ファッションの測定:世界のアパレル・靴業界が環境に与える影響の実態 Measuring Fashion: Insights from the Environmental Impact of the Global Apparel and Footwear Industries studyというレポートによると、アパレル業界に関連して排出される温室効果ガスは、世界全体で排出される量の8%にも及ぶのだそうです。これはEU全体のCO2排出量に相当します。

しかも、使用する繊維などの素材、消費動向、製造場所が変化したこともあり、2005年から2016年にかけては35%増加しました。ここでは名指しはしていませんが、つまるところファストファッションの普及により、中国や東南アジアで衣服が大量に低コストで生産・提供されるようになったことが大きいのでしょう。このままいくと2030年には2016年比でさらに49%増加する見込みで、これは現在のアメリカの排出量に匹敵することになります。

問題は温室効果ガスだけではありません。製造の各工程、輸送時の化石燃料の使用(資源枯渇)、水の使用、有害物質の排出、健康被害も悪化すると予測されています。
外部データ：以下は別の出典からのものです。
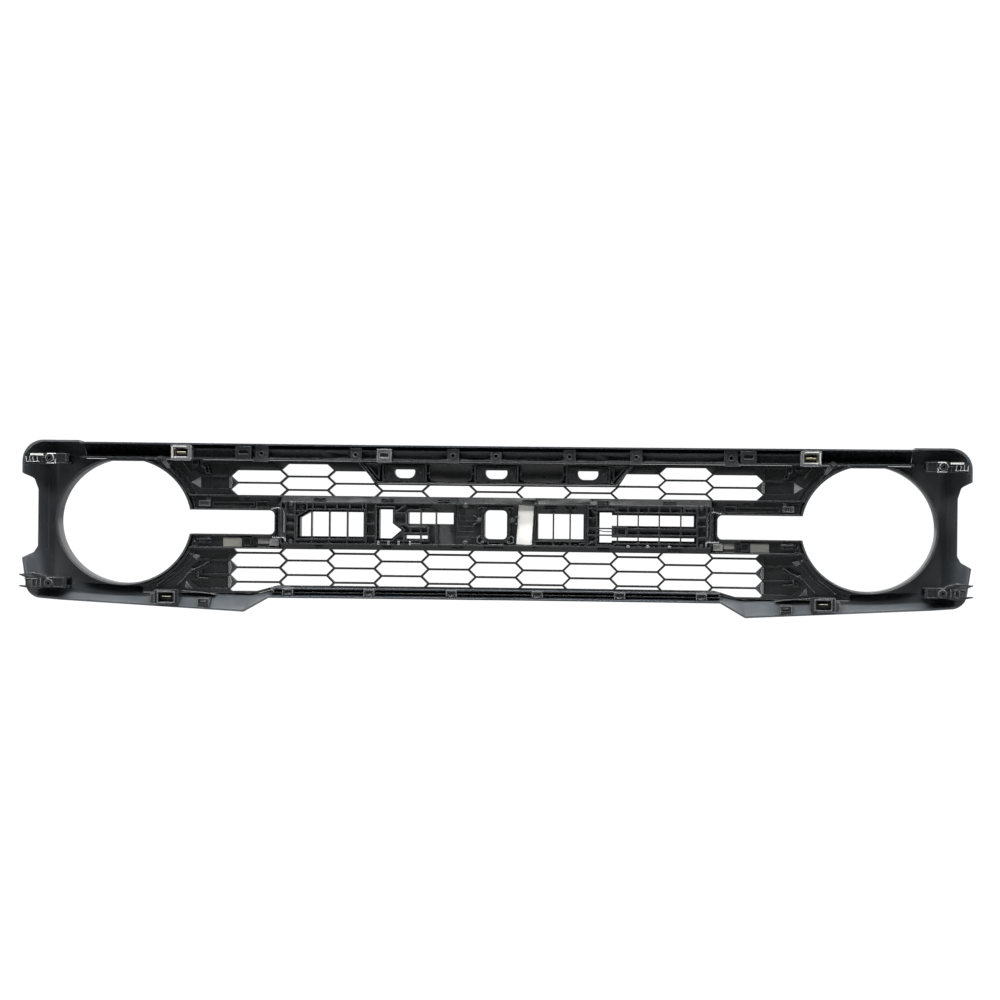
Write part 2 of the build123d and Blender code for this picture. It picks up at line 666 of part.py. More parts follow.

一方で、1人当たりの衣服の購入量は、世界平均で年間11.4㎏、2400㎞の距離を自動車で移動するのと同程度のCO2排出量と同量だそうです。さらに経済産業省のデータでは、国内で不要となった服が年間100万トンも廃棄され、そのほとんどが焼却されるだけで、リサイクルされるものは1割もないそうです。これに対し、アパレル業界としての対策が3つ挙げられています。

1.エネルギー消費

特にアジア地域での電力と熱の利用に伴うCO2の排出量を減らす必要があるということです。具体的には、効率化と、再生可能エネルギーの導入が挙げられています。

2.リデュース

生産や供給プロセスでのデジタル化や技術革新によって、原材料や廃棄物の削減、エネルギー効率の向上が見込めます。消費プロセスでも、レンタル・回収モデルなどの展開により、製品の使用期間が延長でき、新製品の生産ニーズが減らせます。

3.素材の選択

綿などの再生可能な素材や、リサイクル素材の採用により、環境負荷を減らすことが出来ます。同時に、ファストファッションの消費量の削減も必要とされています。

消費者としては、「安いから」、「流行だから」と言って安易に衣服を買うのではなく、良いモノを補修してでも長く使う、廃棄する場合でも古布としてリサイクルに回す、という消費行動が必要です。服の購入が環境負荷につながるという意識を持ち、古き良きライフスタイルというより、これからの新しいライフスタイルとして受け入れていくべきなのでしょう。少し前になりますが、国連も「ファッションチャレンジ」と銘打って、消費者による持続可能なファッションを呼び掛けています 。

アパレルメーカーの中には、消費者にそのような商品やサービスを提案する取組みを進めているところもありますので、そのようなメーカーを支持することも必要でしょう。